Singapore-based Beach House Pictures-produced Macaque Island (3 x 60 minutes) is a look at the complex social structures of macaques against the backdrop of Singapore’s growing urban population and the devoted conservationists working to preserve the species. The series combines footage shot in the region’s Bukit Timah Nature Reserve with the stories of three tribes of long-tailed macaques.
Daly also leads the audience on a road trip across Australia in U.K.-based Big Wave Productions’ Deep Down Under (3 x 60 minutes; w/t), which celebrates Australia’s diverse marine life and the scientists working to preserve it.

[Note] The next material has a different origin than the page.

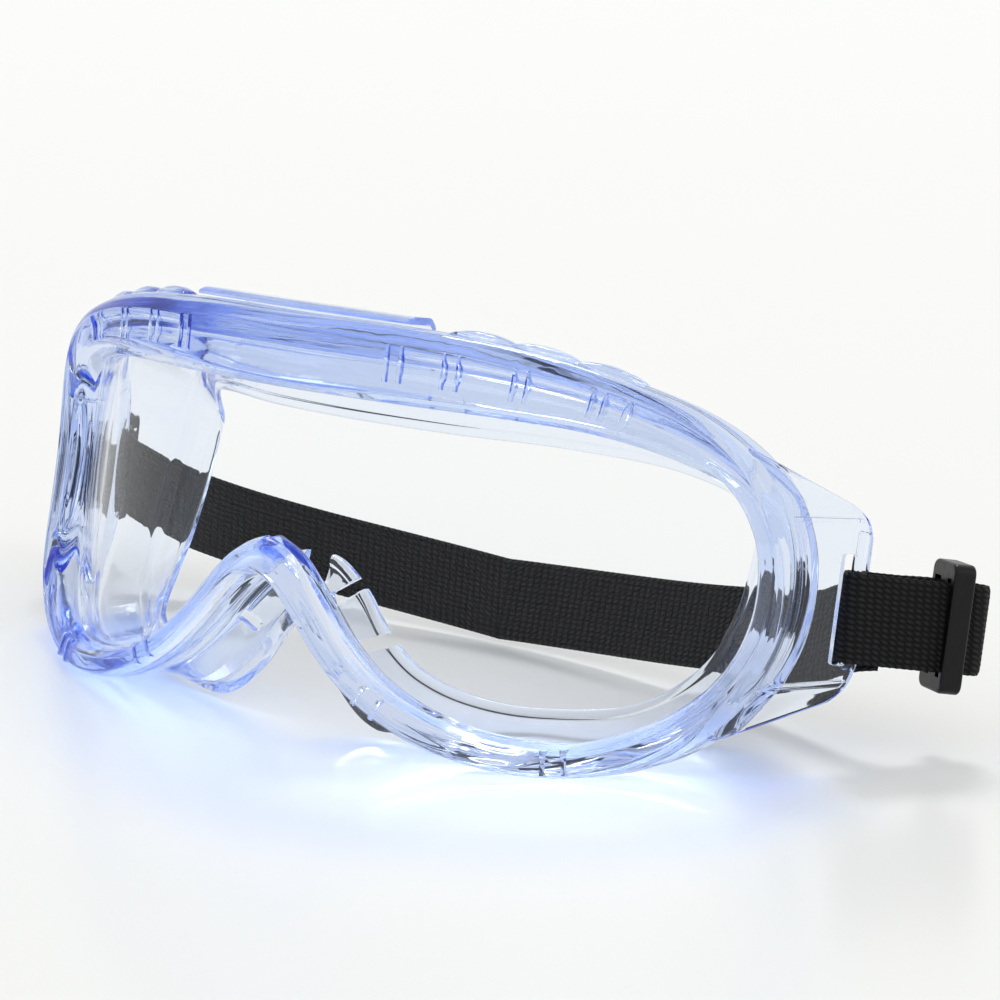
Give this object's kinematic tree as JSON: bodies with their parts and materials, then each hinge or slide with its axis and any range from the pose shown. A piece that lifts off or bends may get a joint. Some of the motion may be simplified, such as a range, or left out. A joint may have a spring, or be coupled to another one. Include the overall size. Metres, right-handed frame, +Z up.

The diversity and mysteries of the underwater world also make up the storylines of Beasts of the Big Blue (6 x 60 minutes), produced by New Zealand’s NHNZ Worldwide for TVNZ and Love Nature, and narrated by New Zealand actor Rachel House, and Super Shark Highway (6 x 60 minutes) by Australia’s Breakout Productions, about a world-first research expedition along the unexplored migration routes of sharks.
Animals Like Us (6 x 60 minutes) from U.K.-based Pioneer Productions explores “how seemingly human animals can be,” including how octopuses dream, elephants grieve their dead, wolves miss each other, and dolphins communicate what they want to eat.